Lang has focused other films on villains, but rarely identifying with them; mainly he wants to see how they behave, and what makes them tick (similarly to his innocent characters that are falsely accused). Perhaps this is a signal, looking toward the later work, or perhaps it's just an indication of an early, pre-persecution optimism in Lang. Amazingly, Destiny is an original work, co-written by Lang and his wife at the time, Thea von Harbou, though it feels like something taken from the classics. It's a big film of big themes, and yet also moments of sublime simplicity.
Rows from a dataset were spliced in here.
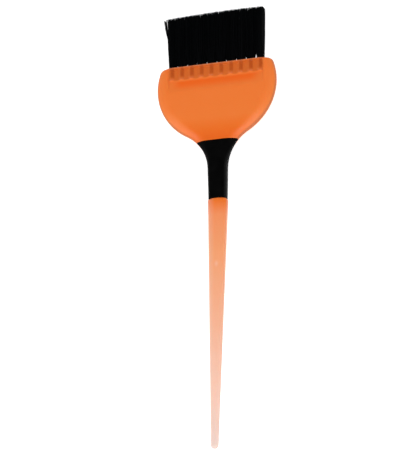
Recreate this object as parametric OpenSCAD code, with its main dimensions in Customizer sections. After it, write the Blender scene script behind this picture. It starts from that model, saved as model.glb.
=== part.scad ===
// Tint brush for hair colour: one translucent moulded handle (paddle, neck and tail), an
// overmoulded soft grip round the neck, and ten stapled tufts of bristle in blind sockets.
//
// Y runs along the brush towards the bristle tips, X is crosswise and Z is the normal of the
// paddle's face. Inside the modules Y = 0 is the centre of the round paddle and Z = 0 is its
// middle plane. place() moves that to the finished frame, which has its origin under the centre
// of the bounding box, with the back of the grip at Z = 0.

/* [Paddle] */
// Radius of the round paddle
head_r = 30.25; // [28:0.25:34]
// Distance from the paddle's centre to its straight bristle edge
head_cut = 11.1; // [10:0.1:13]
// Thickness of the paddle between its two flat faces
head_t = 5.8; // [5.6:0.1:7]
// Thickness left at the very edge of the paddle
edge_t = 1.8; // [1.6:0.1:3]
// Width of the crowned rim round the flat face
rim_w = 6; // [4:0.5:7]
// Radius of the two corners beside the bristle edge
corner_r = 2.6; // [2:0.1:4]

/* [Neck and grip] */
// Radius of the concave flare from the paddle into the neck
flare_r = 22.1; // [18:0.1:26]
// Width of the grip where the flare ends
grip_w = 9.6; // [9:0.1:12]
// Width of the grip at its rear end
grip_rear_w = 8.9; // [8.3:0.1:10]
// Thickness of the grip
grip_t = 7.6; // [7.2:0.2:10]
// Distance from the paddle's centre to the front border of the grip
grip_front = 30.1; // [29.5:0.1:33]
// Distance from the paddle's centre to the rear border of the grip
grip_rear = 61.1; // [57:0.1:68]
// Wall of the soft sleeve
sleeve_wall = 1.3; // [1:0.1:1.5]

/* [Tail] */
// Width of the tail behind the grip
tail_w = 9.6; // [9.2:0.1:11]
// Thickness of the tail behind the grip
tail_t = 7; // [6.6:0.1:9]
// Width of the tail just before its rounded tip
tip_w = 3.6; // [2.6:0.1:4.4]
// Thickness of the tail just before its rounded tip
tip_t = 2.8; // [2.2:0.1:3.2]
// Distance from the paddle's centre to the tip of the tail
tail_end = 190.6; // [180:0.2:200]
// Height by which the tail's tip is cranked up above the paddle's middle plane
tail_lift = 11; // [6:0.5:14]

/* [Tufts] */
// Spacing of the tufts along the bristle edge
tuft_pitch = 5; // [4.9:0.05:5]
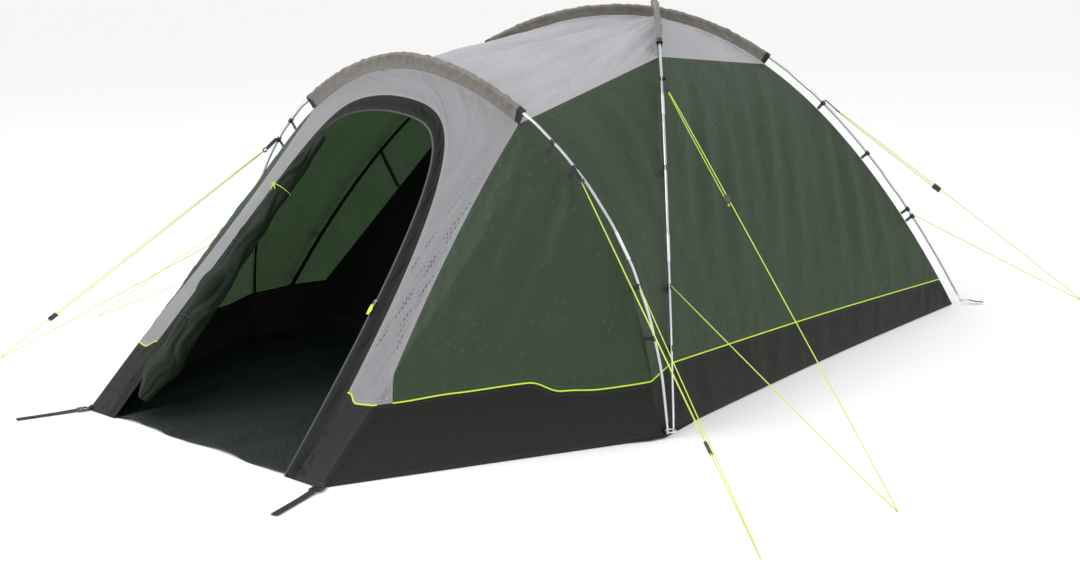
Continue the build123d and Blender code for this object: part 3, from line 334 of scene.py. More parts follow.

This astounding new restoration, which was culled from many sources, should give the film's reputation a boost. It was rather unlike anything else in its day, released the same year as Chaplin's The Kid and Victor Sjöström's The Phantom Carriage, and coming not long after The Cabinet of Dr. Caligari and D.W. Griffith's Way Down East, but getting a jump on Murnau's films as well as Douglas Fairbanks' The Thief of Bagdad by a good margin. The Blu-ray box cover includes a quote from Luis Bunuel, claiming that this film ignited his passion for filmmaking. It's hard to argue with that.
The home video release from Kino Lorber includes a 2016 trailer, used for the San Francisco Silent Film Festival last July as well as other engagements. The intertitles are in the original German with optional English subtitles. The only other extra is a restoration comparison, as well as a glorious new score composed by Cornelius Schwehr and performed by the 70-member Berlin Rundfunk Symphony Orchestra under the direction of conductor Frank Strobel. It's too bad that a commentary track wasn't offered, but perhaps the re-discovery of this film is too new to have found any scholars willing to discuss it. Hopefully that won't last long.